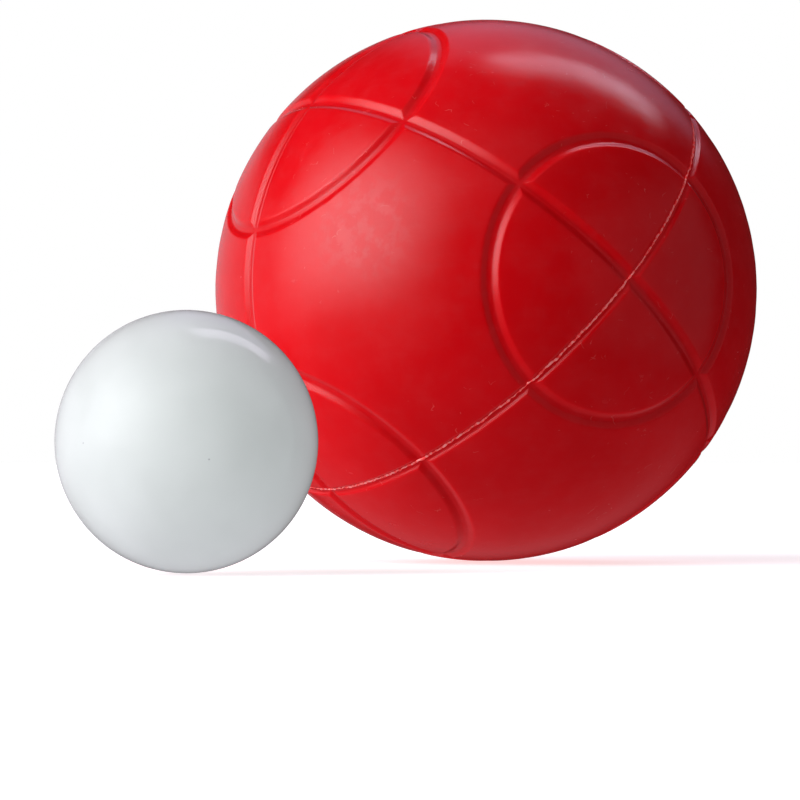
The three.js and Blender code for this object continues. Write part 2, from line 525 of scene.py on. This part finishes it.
# Soft boxes far away. Headings are in degrees: azimuth 0 is straight behind the set, 90 is to its
# right and 180 is the camera. Sizes are half width and half height, as tangents.
SOFT_BOXES = {
    "key": dict(heading=(-120, 15), size=(0.90, 0.84), edge=0.35, tint=(1, 1, 1.05), power=0.45),
    "key_core": dict(heading=(-117, 23), size=(0.48, 0.42), edge=0.90, tint=(1, 1, 1.05), power=4.8),
    "overhead": dict(
        heading=(34.9, 54.7), size=(0.11, 0.35), edge=0.15, spin=-28, tint=(1.1, 1, 1.2), power=2.45),
    "back_panel": dict(heading=(15, 46), size=(0.36, 0.42), edge=0.40, tint=(1.05, 1, 1.45), power=0.39),
    "front_top": dict(heading=(-165, 55), size=(0.50, 0.35), edge=0.50, tint=(1, 1, 1.1), power=0.25),
    "left_wall": dict(heading=(-50, 3), size=(1.20, 0.28), edge=0.35, tint=(1, 1, 1.1), power=0.38),
    "right_card": dict(heading=(105, 5), size=(0.70, 0.50), edge=0.20, tint=(1, 1, 1.1), power=0.18),
}

# The reddish glow of the dim room, and a weak diffuse light from the right
ROOM_GLOW = 0.04
ROOM_TINT = (1, 0.3, 0.3, 1)
SIDE_LIGHT = 0.08

# The lit table under everything: how bright it is in reflections, and as diffuse light. It is
# brighter to the left and towards the back.
TABLE_SHINE = 0.12
TABLE_LIGHT = 0.78
TABLE_FADE_RIGHT = -0.5
TABLE_RISE_BACK = 0.55
TABLE_TINT = (1, 1, 1.1, 1)

FLOOR_RADIUS = 3
FLOOR_DROP = 0.2 * MM
FLOOR_GLOW = 0.66

FILL_HEADING = (145, 0)
FILL_SPREAD = 150
FILL_POWER = 1.45
FILL_TINT = (0.93, 1, 1.02)


def heading_vector(azimuth, elevation):
    turn, lift = math.radians(azimuth), math.radians(elevation)
    return Vector((math.sin(turn) * math.cos(lift), math.cos(turn) * math.cos(lift), math.sin(lift)))


def soft_box(tree, way, heading, size, edge, tint, power, spin=0):
    """Light from a rectangle with soft edges, as a Background shader."""
    toward = heading_vector(*heading)
    across = toward.cross((0, 0, 1)).normalized()
    turn = Matrix.Rotation(math.radians(spin), 3, toward)
    ahead = dot(tree, way, toward)
    strength = maths(tree, "MULTIPLY", maths(tree, "GREATER_THAN", ahead, 0.01), power)
    for axis, half in zip((turn @ across, turn @ across.cross(toward)), size):
        aside = maths(tree, "ABSOLUTE", maths(tree, "DIVIDE", dot(tree, way, axis), ahead))
        within = ramp(tree, aside, half * (1 + edge), half * (1 - edge))
        strength = maths(tree, "MULTIPLY", strength, within)
    return node(tree, "Background", inputs={"Color": (*tint, 1), "Strength": strength}).outputs[0]


def studio():
    """The world: soft boxes in a dim room over a lit table, and plain white behind it all."""
    world = bpy.data.worlds.new("studio")
    world.use_nodes = True
    tree = world.node_tree
    tree.nodes.clear()
    way = node(tree, "TexCoord").outputs["Generated"]
    rays = node(tree, "LightPath").outputs
    along = node(tree, "SeparateXYZ", inputs={0: way}).outputs
    below = ramp(tree, along["Z"], -0.25, -0.55)
    below = maths(tree, "MULTIPLY", below, maths(tree, "MULTIPLY_ADD", along["X"], TABLE_FADE_RIGHT, 1.0))
    below = maths(tree, "MULTIPLY", below, maths(tree, "MULTIPLY_ADD", along["Y"], TABLE_RISE_BACK, 1.0))
    table = maths(tree, "MULTIPLY_ADD", rays["Is Diffuse Ray"], TABLE_LIGHT - TABLE_SHINE, TABLE_SHINE)
    side = maths(tree, "MULTIPLY", ramp(tree, along["X"], 0.1, 0.9), rays["Is Diffuse Ray"])
    level = maths(tree, "MULTIPLY", below, table)
    level = maths(tree, "MULTIPLY_ADD", side, SIDE_LIGHT, level)
    total = node(tree, "Background", inputs={"Color": TABLE_TINT, "Strength": level}).outputs[0]
    room = node(tree, "Background", inputs={"Color": ROOM_TINT, "Strength": ROOM_GLOW}).outputs[0]
    total = node(tree, "AddShader", inputs={0: total, 1: room}).outputs[0]
    for box in SOFT_BOXES.values():
        total = node(tree, "AddShader", inputs={0: total, 1: soft_box(tree, way, **box)}).outputs[0]
    plain = node(tree, "Background", inputs={"Color": (1, 1, 1, 1), "Strength": 1.0}).outputs[0]
    total = node(tree, "MixShader", inputs={0: rays["Is Camera Ray"], 1: total, 2: plain}).outputs[0]
    node(tree, "OutputWorld", inputs={"Surface": total})
    bpy.context.scene.world = world
    bpy.context.scene.view_settings.view_transform = "Standard"


def floor_disc():
    """A wide round pale floor. The balls are lit and mirrored by the lit table instead of by it."""
    turn = np.linspace(0, 2 * math.pi, 96, endpoint=False)
    level = 0 * turn - FLOOR_DROP
    points = np.stack([FLOOR_RADIUS * np.cos(turn), FLOOR_RADIUS * np.sin(turn), level], axis=1)
    material, tree, shader, at = new_material("pale_floor")
    paper = noise(tree, at, 3 * MM, 2)
    colour = blend(tree, paper, *FLOOR_PAIR)
    inputs = {
        "Base Color": colour,
        "Roughness": 0.9,
        "Specular IOR Level": 0.0,
        "Emission Color": (1, 1, 1, 1),
        "Emission Strength": FLOOR_GLOW,
    }
    finish_material(tree, shader, inputs, paper, strength=0.1, distance=0.05 * MM)
    floor = mesh_object("floor", points, [range(len(points))], material, Matrix.Identity(4))
    floor.visible_diffuse = False
    floor.visible_glossy = False
    return floor


def fill_light(ball):
    """A broad, weak light on the pallino alone, which is seen in flatter light than the big ball."""
    data = bpy.data.lights.new("pallino_fill", "SUN")
    data.energy = FILL_POWER
    data.angle = math.radians(FILL_SPREAD)
    data.color = FILL_TINT
    obj = bpy.data.objects.new("pallino_fill", data)
    obj.rotation_euler = (-heading_vector(*FILL_HEADING)).to_track_quat("-Z", "Y").to_euler()
    bpy.context.scene.collection.objects.link(obj)
    receivers = bpy.data.collections.new("pallino_only")
    receivers.objects.link(ball)
    obj.light_linking.receiver_collection = receivers


def camera():
    """Looks along +Y at the set, with the pallino on the left."""
    data = bpy.data.cameras.new("camera")
    data.lens = CAMERA_LENS
    data.sensor_width = 36
    obj = bpy.data.objects.new("camera", data)
    obj.location = CAMERA_PLACE
    obj.rotation_euler = (math.radians(CAMERA_TILT), 0, 0)
    bpy.context.scene.collection.objects.link(obj)
    bpy.context.scene.camera = obj


# ---------------------------------------------------------------- the set


def keep_out_of_mirrors(piece):
    """Stops the gloss of the other ball from mirroring this piece."""
    piece.visible_glossy = False


def bocce_ball():
    groove_reach = math.degrees(GROOVE["half_width"] / BALL_RADIUS)
    sphere = six_patches(finest=0.16, growth=0.14, even=groove_reach)
    red = red_plastic()
    for side, name in ((1, "upper"), (-1, "lower")):
        shell = half_shell(f"moulded_{name}_shell", side, sphere, red)
        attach(shell, "bocce_ball")
        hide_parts(f"ball_{name}_shell")
        keep_out_of_mirrors(shell)
    flash = seam_flash("seam_flash", flash_plastic())
    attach(flash, "bocce_ball")
    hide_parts("seam_weld")
    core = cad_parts["ballast_core"]
    core.material_slots[0].material = filling_mortar()


def target_ball():
    ball = pallino_ball("moulded_pallino", white_plastic())
    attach(ball, "pallino")
    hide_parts("pallino")
    keep_out_of_mirrors(ball)
    ball.visible_diffuse = False
    return ball


bocce_ball()
fill_light(target_ball())
floor_disc()
studio()
camera()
────────────────
From the first line above through the line that contains "SIDE_LIGHT = 0.08", quote each line exactly. Output nothing more.

Output below:
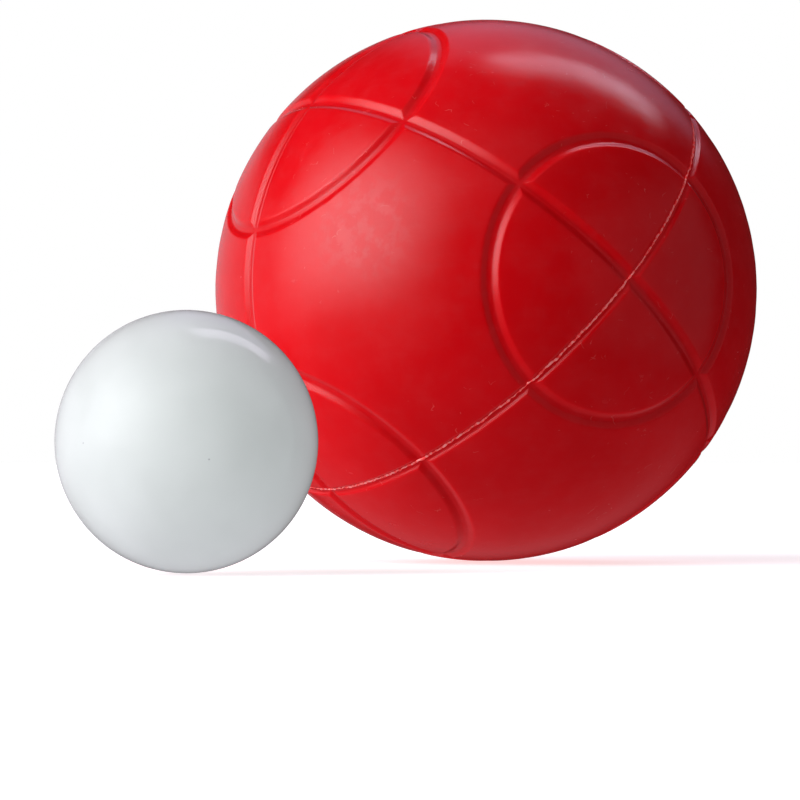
The three.js and Blender code for this object continues. Write part 2, from line 525 of scene.py on. This part finishes it.
# Soft boxes far away. Headings are in degrees: azimuth 0 is straight behind the set, 90 is to its
# right and 180 is the camera. Sizes are half width and half height, as tangents.
SOFT_BOXES = {
    "key": dict(heading=(-120, 15), size=(0.90, 0.84), edge=0.35, tint=(1, 1, 1.05), power=0.45),
    "key_core": dict(heading=(-117, 23), size=(0.48, 0.42), edge=0.90, tint=(1, 1, 1.05), power=4.8),
    "overhead": dict(
        heading=(34.9, 54.7), size=(0.11, 0.35), edge=0.15, spin=-28, tint=(1.1, 1, 1.2), power=2.45),
    "back_panel": dict(heading=(15, 46), size=(0.36, 0.42), edge=0.40, tint=(1.05, 1, 1.45), power=0.39),
    "front_top": dict(heading=(-165, 55), size=(0.50, 0.35), edge=0.50, tint=(1, 1, 1.1), power=0.25),
    "left_wall": dict(heading=(-50, 3), size=(1.20, 0.28), edge=0.35, tint=(1, 1, 1.1), power=0.38),
    "right_card": dict(heading=(105, 5), size=(0.70, 0.50), edge=0.20, tint=(1, 1, 1.1), power=0.18),
}

# The reddish glow of the dim room, and a weak diffuse light from the right
ROOM_GLOW = 0.04
ROOM_TINT = (1, 0.3, 0.3, 1)
SIDE_LIGHT = 0.08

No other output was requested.